Goal of the exercise =>
Print each line from the start of the records below up through the line where "self.colour = None" is found, exactly as given.

--- start Available data ---

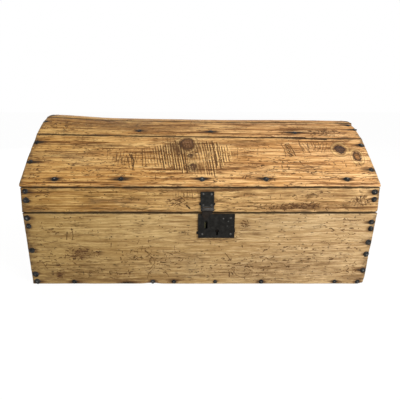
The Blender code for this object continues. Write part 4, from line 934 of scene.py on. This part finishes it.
class Shader:
    """Builds the nodes of a material or world one at a time, with the colour so far as `colour`."""

    def __init__(self, owner):
        owner.use_nodes = True
        self.owner = owner
        self.tree = owner.node_tree
        self.surface = self.tree.nodes.get("Principled BSDF")
        self.colour = None

    def put(self, socket, value):
        """Links a value into an input, or sets its constant."""
        if isinstance(value, Value):
            self.tree.links.new(value.socket, socket)
        elif hasattr(socket.default_value, "__len__") and len(socket.default_value) == 4:
            socket.default_value = (*value, 1.0)
        else:
            socket.default_value = value

    def node(self, kind, settings=None, **inputs):
        made = self.tree.nodes.new("ShaderNode" + kind)
        for key, value in (settings or {}).items():
            setattr(made, key, value)
        for key, value in inputs.items():
            self.put(made.inputs[key], value)
        return made

    def output(self, node, key=0):
        return Value(self, node.outputs[key])

    def attribute(self, name, kind="Fac"):
        return self.output(self.node("Attribute", {"attribute_name": name}), kind)

    def parts(self, vector):
        return [Value(self, part) for part in self.node("SeparateXYZ", Vector=vector).outputs]

    def math(self, operation, *values):
        made = self.node("Math", {"operation": operation})
        for socket, value in zip(made.inputs, values):
            self.put(socket, value)
        return self.output(made)

    def joined(self, operation, first, second):
        """Two vectors added or multiplied."""
        made = self.node("VectorMath", {"operation": operation})
        self.put(made.inputs[0], first)
        self.put(made.inputs[1], second)
        return self.output(made)

    def noise(self, vector, scale, detail=3.0, roughness=0.55, distortion=0.0):
        settings = {"Scale": 1.0, "Detail": detail, "Roughness": roughness, "Distortion": distortion}
        return self.output(self.node("TexNoise", Vector=self.joined("MULTIPLY", vector, scale), **settings), "Fac")

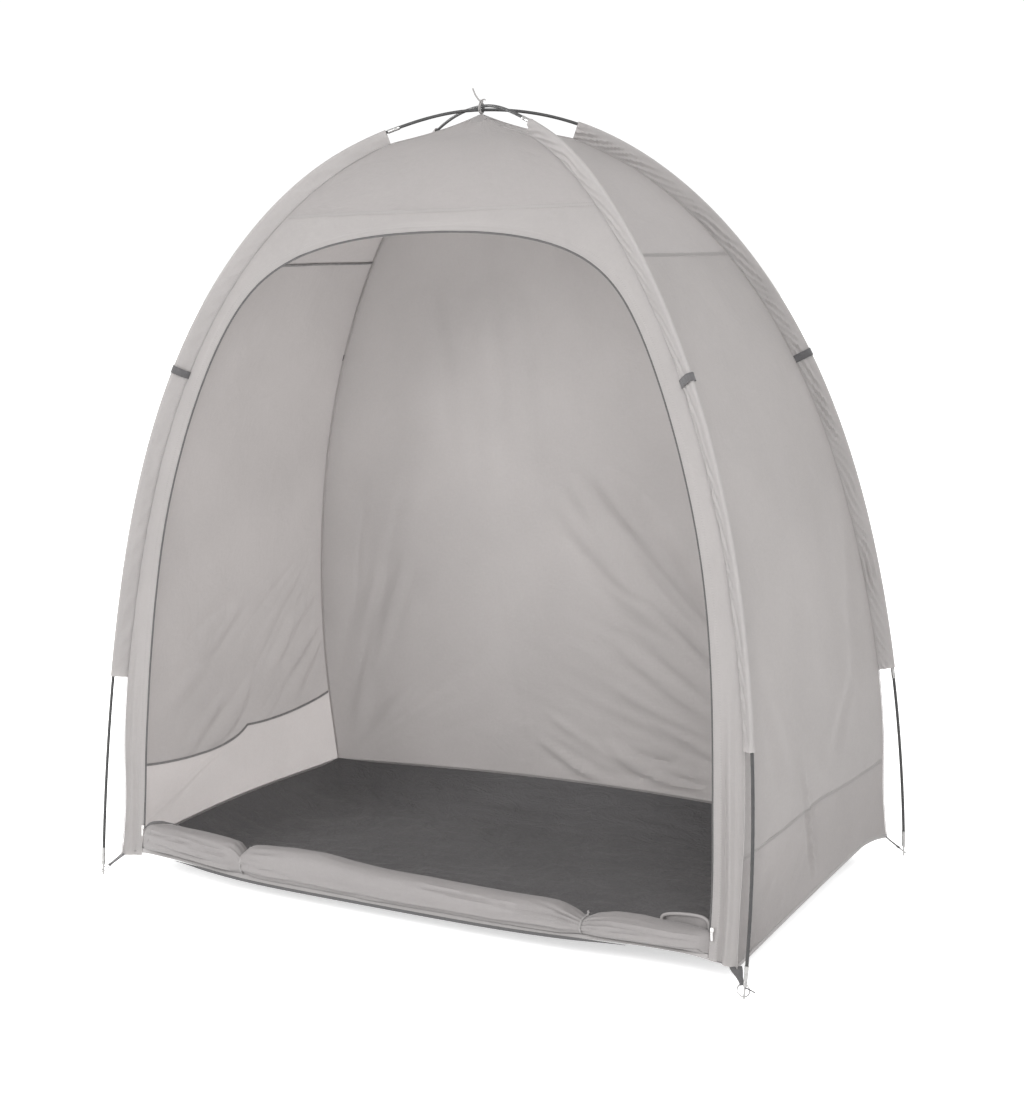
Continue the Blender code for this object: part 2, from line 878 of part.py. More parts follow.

--- end Available data ---

Task result =>
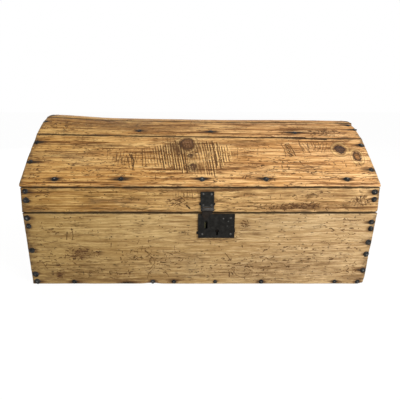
The Blender code for this object continues. Write part 4, from line 934 of scene.py on. This part finishes it.
class Shader:
    """Builds the nodes of a material or world one at a time, with the colour so far as `colour`."""

    def __init__(self, owner):
        owner.use_nodes = True
        self.owner = owner
        self.tree = owner.node_tree
        self.surface = self.tree.nodes.get("Principled BSDF")
        self.colour = None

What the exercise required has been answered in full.